Maria’s a U.S. citizen and an immigrant from Guatemala. She’s worried most about her sons, 13-year-old Cristian and nine-year-old Daniel. “So much stress for me. I need help,” said Maria.
But her husband, Benjamin, is stuck in Mexico.
He’s been there for months after U.S. officials discovered he crossed the border illegally years ago. Now, he can’t get a green card for at least 10 years.
The boys and their dad are only able to talk over the phone. “I’m trying to be as happy as possible,” said Cristian. “Because I’m talking to him at least.”
“It’s really sad and I don’t understand why. That was, like, 20 years ago,” said Daniel about his father’s illegal crossing into the U.S. “He’s our dad.

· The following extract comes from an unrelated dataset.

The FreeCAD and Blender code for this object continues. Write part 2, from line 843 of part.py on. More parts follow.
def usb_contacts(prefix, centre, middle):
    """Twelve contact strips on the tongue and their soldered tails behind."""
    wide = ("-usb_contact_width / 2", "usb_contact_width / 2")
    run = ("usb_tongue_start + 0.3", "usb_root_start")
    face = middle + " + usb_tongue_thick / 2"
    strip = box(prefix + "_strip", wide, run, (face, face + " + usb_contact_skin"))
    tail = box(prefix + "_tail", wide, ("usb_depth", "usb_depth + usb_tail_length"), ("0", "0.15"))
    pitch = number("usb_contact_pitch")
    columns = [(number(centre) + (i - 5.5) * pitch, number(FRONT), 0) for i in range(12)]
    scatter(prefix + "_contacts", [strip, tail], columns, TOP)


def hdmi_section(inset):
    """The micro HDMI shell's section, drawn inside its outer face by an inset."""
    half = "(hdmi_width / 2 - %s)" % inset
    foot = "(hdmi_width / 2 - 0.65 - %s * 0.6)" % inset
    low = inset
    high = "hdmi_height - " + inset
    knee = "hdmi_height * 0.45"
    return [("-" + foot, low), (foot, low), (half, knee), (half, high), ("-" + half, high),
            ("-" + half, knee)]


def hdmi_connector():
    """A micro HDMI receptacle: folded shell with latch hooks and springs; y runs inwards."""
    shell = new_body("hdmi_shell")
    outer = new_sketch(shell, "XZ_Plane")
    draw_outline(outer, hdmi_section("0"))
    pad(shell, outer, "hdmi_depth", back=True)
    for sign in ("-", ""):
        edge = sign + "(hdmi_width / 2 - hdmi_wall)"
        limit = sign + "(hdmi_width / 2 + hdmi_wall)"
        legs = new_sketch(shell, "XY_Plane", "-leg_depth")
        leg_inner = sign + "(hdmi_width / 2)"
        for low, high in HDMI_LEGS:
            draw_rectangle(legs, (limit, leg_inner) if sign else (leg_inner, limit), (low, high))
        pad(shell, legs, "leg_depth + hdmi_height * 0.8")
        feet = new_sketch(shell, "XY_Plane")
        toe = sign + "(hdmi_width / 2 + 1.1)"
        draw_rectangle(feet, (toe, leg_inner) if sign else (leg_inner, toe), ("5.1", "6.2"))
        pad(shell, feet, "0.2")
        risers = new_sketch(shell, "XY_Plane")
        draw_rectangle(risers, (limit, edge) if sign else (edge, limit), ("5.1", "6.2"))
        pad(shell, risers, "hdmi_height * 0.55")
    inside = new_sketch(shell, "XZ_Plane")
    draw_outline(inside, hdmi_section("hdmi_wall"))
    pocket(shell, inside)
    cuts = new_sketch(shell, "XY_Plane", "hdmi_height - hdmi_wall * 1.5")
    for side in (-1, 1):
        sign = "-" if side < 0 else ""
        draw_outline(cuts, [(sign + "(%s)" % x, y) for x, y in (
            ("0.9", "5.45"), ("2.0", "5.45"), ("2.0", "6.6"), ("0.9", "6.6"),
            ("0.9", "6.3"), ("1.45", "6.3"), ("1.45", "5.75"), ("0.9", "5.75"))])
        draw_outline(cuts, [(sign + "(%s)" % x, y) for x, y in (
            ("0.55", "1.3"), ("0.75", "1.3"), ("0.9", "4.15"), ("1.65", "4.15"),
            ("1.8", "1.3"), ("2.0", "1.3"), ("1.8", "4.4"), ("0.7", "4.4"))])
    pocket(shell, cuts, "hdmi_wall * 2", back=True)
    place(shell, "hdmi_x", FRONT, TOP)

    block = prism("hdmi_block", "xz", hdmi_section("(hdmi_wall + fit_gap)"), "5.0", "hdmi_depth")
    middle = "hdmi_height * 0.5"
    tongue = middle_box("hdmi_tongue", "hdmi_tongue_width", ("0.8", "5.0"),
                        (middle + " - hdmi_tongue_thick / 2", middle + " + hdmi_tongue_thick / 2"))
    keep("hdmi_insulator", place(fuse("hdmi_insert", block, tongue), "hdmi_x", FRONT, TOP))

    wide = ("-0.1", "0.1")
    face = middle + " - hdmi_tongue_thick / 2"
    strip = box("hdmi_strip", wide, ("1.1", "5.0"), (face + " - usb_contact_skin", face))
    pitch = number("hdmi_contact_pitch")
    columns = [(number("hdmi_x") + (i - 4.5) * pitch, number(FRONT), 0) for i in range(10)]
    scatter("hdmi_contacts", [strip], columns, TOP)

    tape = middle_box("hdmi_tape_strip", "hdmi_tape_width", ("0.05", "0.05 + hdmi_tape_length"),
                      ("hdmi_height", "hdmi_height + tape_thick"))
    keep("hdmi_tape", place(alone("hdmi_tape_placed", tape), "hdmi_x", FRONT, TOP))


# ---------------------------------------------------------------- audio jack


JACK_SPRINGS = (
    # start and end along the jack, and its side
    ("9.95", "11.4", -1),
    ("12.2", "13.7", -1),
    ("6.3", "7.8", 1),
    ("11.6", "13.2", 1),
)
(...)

A family can’t really be broken apart.”
Helping out during the trying times is Amy Lyons, a parishioner at Our Lady of Mount Carmel Church in Williamsburg, Brooklyn.
She signed-up as guardian for the boys so they aren’t forced into foster care if their mom passes away.
“I just have faith that I’ll have the strength and that I’ll manage it and do well for them,” said Amy emotionally.
Amy and other friends are trying to get Benjamin into the U.S., enlisting the help of doctors and politicians. But so far, the request for a humanitarian return to the country has been turned down twice.
The family is praying to God.
“Please, I need to stay for my sons. I’m sorry. And thank you for this day,” said Maria as she looks up to heaven.
“God is God, so I just know that God is listening to me,” said Daniel.
The Barragans will continue to pray as they hope to be reunited.